После полудня погода опять омрачилась и с севера и востока начал ожесточенно дуть ветер, вызывая в нас сожаление, что мы находимся на голой равнине.
Когда мы вброд проходили быструю реку Шобек, пошел дождь с дикими порывами ветра. Мы безостановочно шли вперед и еще долго после захода солнца заставляли тащиться по долинам дрожащих, скользящих и падающих верблюдов. Несмотря на все трудности, мы делали почти две мили в час.
У меня было намерение ехать всю ночь, но вблизи Одроха нас окутал туман. Перспективы местности, казалось, изменились: далекие холмы выглядели небольшими, а близкие бугры огромными. Мы слишком уклонились вправо.

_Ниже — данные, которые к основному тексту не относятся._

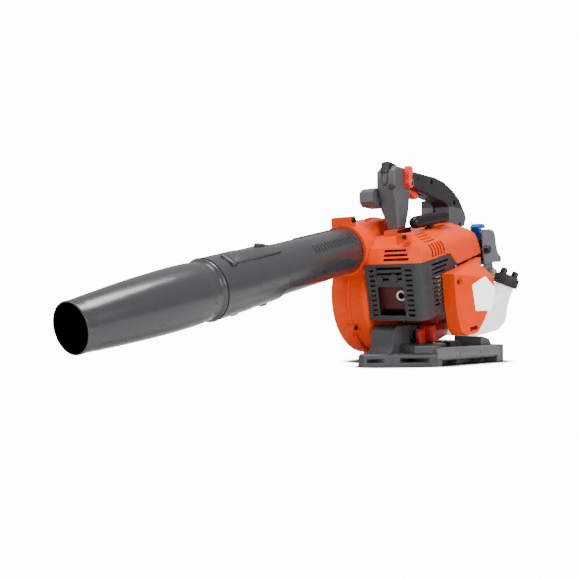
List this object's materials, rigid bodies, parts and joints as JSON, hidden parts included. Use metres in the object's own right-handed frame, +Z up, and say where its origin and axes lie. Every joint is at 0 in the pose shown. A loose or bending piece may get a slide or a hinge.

Опять начался мороз, и липкие камни в долине обледенели. Двигаться дальше по неправильному пути в такую ночь являлось безумием. Мы отыскали большую скалу, под ее прикрытием поставили наших верблюдов плотной группой, хвостами к ветру. Если бы мы поставили их иначе, в ту ночь они могли бы пасть от холода. Мы приютились возле них, надеясь согреться и заснуть. [219]
Я, по крайней мере, так и не согрелся и почти не спал. Лишь один раз мне удалось задремать, но, вздрогнув, я проснулся с ощущением, что чьи-то пальцы медленно гладят меня по лицу. Я уставился в ночную тьму. Снег падал большими мягкими хлопьями. Так продолжалось минуту или две, затем последовал дождь, а после него еще сильнее ударил мороз.